Positive Effekte für die polizeiliche Arbeit

Die Polizei verspricht sich gleich ein ganzes Bündel von Vorteilen durch den Einsatz von Escape Pro bei der Fußball-EM 2024: Die Einsatzkräfte können in den als Fluchtweg vorgesehenen Räumen taktisch günstig positioniert werden, damit sie im Falle eines Einschreitens möglichst wenig mit den Personenströmen kollidieren. Außerdem können die Anfahrtswege und Kräftesammelstellen bzw. Aufstellungsflächen vorausschauend sinnvoll festgelegt werden, ohne dass Fluchtwege beeinträchtigt werden.
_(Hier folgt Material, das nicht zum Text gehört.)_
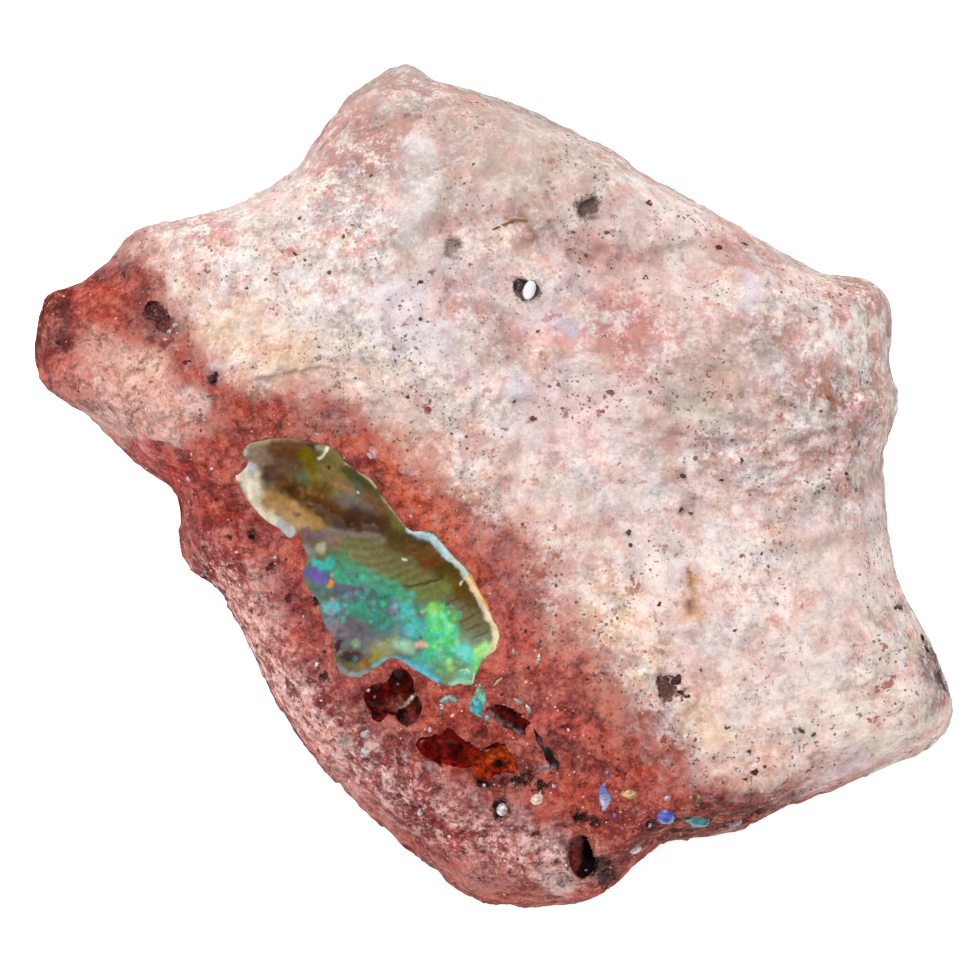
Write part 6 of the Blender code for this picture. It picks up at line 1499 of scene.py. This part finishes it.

Carsten Höfeler erklärt die Vorteile der Software: „Stelle ich an bestimmten Stellen mehr Einsatzkräfte bereit? Auf welchen Wegen kann ich Einsatzkräfte schnell an den Einsatzort bringen, ohne selbst im Stau zu stehen? Das sind alles Informationen, die wir früher nie hatten.“ Es gibt noch weitere Vorteile: Die Wechselwirkungen der Personenströme mit denen umliegender öffentlicher Räume oder von parallelen Veranstaltungen können genau vorhergesagt und ebenfalls in die Einsatzplanung einbezogen werden. Auch kann man dank der KI-gestützten Software jetzt viel genauer als bislang sagen, wie lang die Räumung eines Stadions dauern wird. Auch das erleichtert eine realistische und gute Einsatzplanung. Schließlich wird die Polizei aus jedem Einsatz von Escape Pro etwas zur Lenkung von Personenströmen lernen. Eine Einschränkung machen die Projektverantwortlichen aber: Escape Pro kann noch nicht präzise voraussehen, wie Menschen sich bei Panik verhalten werden. So weit ist die Wissenschaft noch nicht. Doch die Software gibt der Polizei alle Mittel an die Hand, um für eine solche Situation in Bezug auf die Fluchtwege bestmöglich vorzuplanen.